■ Request ■
Please take the entries below from the first line through the line containing "return self.form.wall(stake, level, offset), front, across" and repeat them exactly, leaving out everything after.

■ Data provided ■
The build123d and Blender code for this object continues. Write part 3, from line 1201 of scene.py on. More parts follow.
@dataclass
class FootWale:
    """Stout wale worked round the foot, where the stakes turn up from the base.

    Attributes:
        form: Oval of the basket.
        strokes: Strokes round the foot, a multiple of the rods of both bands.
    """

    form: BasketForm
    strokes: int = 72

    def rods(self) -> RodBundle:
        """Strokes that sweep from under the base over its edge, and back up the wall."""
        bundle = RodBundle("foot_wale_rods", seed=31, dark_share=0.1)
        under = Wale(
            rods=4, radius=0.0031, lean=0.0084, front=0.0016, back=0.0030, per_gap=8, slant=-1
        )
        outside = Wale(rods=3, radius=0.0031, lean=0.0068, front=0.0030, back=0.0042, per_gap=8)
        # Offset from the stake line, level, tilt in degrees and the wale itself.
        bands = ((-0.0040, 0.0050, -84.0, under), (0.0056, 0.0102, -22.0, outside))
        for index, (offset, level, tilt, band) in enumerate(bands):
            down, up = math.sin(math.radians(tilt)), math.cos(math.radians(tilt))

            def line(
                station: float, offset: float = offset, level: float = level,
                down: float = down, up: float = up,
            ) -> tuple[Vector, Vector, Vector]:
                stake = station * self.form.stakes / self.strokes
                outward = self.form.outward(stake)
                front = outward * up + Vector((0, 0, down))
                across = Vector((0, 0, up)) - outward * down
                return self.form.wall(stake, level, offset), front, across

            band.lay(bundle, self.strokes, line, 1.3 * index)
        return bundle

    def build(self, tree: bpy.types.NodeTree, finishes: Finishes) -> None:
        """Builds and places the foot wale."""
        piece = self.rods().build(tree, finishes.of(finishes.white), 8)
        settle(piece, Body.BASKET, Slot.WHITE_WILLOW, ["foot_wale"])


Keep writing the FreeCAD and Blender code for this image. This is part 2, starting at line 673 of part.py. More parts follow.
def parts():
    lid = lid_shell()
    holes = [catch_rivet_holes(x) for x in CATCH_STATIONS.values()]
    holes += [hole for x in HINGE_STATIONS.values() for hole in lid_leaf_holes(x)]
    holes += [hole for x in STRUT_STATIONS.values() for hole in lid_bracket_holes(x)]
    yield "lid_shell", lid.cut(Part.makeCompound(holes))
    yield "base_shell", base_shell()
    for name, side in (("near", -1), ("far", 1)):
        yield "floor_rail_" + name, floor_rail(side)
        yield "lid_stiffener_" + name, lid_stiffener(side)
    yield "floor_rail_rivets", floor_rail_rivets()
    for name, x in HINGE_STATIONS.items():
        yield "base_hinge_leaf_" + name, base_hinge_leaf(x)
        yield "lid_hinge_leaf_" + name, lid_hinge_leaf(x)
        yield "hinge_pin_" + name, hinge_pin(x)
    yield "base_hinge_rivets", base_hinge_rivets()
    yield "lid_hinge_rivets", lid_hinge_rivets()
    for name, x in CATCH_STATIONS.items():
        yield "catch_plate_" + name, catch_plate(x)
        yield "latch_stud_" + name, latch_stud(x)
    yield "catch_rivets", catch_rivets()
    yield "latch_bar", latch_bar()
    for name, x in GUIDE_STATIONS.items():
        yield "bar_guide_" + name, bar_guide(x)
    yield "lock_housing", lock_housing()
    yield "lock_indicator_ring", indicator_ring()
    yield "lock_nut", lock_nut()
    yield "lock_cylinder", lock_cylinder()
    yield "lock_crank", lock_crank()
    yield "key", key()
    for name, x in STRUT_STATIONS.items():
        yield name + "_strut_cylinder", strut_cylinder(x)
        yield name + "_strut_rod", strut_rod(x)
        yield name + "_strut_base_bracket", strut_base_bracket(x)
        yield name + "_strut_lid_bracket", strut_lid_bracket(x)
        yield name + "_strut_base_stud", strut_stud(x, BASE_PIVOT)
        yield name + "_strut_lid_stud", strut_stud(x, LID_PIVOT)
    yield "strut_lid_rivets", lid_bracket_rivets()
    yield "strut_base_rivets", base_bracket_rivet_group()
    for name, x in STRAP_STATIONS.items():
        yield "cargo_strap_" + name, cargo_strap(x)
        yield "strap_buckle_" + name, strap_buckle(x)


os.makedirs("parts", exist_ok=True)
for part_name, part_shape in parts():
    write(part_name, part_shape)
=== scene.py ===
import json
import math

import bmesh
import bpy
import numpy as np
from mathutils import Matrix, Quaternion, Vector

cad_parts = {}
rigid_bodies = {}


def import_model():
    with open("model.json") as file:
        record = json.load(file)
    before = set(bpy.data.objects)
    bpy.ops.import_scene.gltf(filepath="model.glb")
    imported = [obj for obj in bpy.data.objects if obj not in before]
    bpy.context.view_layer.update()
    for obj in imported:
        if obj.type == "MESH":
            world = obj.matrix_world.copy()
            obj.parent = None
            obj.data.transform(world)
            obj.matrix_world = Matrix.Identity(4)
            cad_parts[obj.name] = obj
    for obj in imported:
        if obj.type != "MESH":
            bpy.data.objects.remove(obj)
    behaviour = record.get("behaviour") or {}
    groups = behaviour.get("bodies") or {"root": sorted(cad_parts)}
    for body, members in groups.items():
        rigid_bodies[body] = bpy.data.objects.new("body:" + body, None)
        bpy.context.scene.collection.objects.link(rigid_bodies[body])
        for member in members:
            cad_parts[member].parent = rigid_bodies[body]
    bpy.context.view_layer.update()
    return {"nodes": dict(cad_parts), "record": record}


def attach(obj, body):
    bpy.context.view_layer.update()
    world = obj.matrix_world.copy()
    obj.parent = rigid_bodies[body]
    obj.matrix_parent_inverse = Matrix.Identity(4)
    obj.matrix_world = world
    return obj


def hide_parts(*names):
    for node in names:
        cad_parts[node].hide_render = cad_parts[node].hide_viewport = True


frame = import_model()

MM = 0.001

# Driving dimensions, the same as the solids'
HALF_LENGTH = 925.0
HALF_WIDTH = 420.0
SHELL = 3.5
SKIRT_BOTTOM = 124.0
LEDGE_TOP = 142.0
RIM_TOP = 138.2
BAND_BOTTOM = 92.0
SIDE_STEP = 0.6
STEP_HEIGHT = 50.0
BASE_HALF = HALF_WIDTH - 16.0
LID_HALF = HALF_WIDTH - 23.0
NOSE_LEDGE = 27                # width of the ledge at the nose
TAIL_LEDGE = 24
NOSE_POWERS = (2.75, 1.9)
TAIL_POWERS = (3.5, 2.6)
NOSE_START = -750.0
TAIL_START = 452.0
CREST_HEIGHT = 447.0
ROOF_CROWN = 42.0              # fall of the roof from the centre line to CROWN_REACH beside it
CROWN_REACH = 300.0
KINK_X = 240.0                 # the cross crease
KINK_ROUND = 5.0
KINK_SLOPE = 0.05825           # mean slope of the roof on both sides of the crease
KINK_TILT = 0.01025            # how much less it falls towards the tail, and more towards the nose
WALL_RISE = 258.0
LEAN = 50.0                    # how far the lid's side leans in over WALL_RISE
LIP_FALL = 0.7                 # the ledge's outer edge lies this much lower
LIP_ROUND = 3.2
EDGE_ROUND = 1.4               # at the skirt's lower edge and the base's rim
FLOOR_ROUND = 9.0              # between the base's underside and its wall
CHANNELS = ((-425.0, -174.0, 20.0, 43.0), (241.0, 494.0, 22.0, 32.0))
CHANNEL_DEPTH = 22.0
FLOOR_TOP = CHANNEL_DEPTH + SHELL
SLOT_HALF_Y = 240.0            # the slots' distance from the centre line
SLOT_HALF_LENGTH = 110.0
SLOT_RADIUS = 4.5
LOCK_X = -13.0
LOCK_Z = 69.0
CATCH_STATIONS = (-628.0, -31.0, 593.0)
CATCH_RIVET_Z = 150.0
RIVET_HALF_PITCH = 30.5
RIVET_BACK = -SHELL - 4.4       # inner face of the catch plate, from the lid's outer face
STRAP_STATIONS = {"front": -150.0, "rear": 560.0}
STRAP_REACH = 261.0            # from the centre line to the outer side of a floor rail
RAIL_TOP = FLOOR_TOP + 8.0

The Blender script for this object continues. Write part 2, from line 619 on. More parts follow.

■ Output for this task ■
The build123d and Blender code for this object continues. Write part 3, from line 1201 of scene.py on. More parts follow.
@dataclass
class FootWale:
    """Stout wale worked round the foot, where the stakes turn up from the base.

    Attributes:
        form: Oval of the basket.
        strokes: Strokes round the foot, a multiple of the rods of both bands.
    """

    form: BasketForm
    strokes: int = 72

    def rods(self) -> RodBundle:
        """Strokes that sweep from under the base over its edge, and back up the wall."""
        bundle = RodBundle("foot_wale_rods", seed=31, dark_share=0.1)
        under = Wale(
            rods=4, radius=0.0031, lean=0.0084, front=0.0016, back=0.0030, per_gap=8, slant=-1
        )
        outside = Wale(rods=3, radius=0.0031, lean=0.0068, front=0.0030, back=0.0042, per_gap=8)
        # Offset from the stake line, level, tilt in degrees and the wale itself.
        bands = ((-0.0040, 0.0050, -84.0, under), (0.0056, 0.0102, -22.0, outside))
        for index, (offset, level, tilt, band) in enumerate(bands):
            down, up = math.sin(math.radians(tilt)), math.cos(math.radians(tilt))

            def line(
                station: float, offset: float = offset, level: float = level,
                down: float = down, up: float = up,
            ) -> tuple[Vector, Vector, Vector]:
                stake = station * self.form.stakes / self.strokes
                outward = self.form.outward(stake)
                front = outward * up + Vector((0, 0, down))
                across = Vector((0, 0, up)) - outward * down
                return self.form.wall(stake, level, offset), front, across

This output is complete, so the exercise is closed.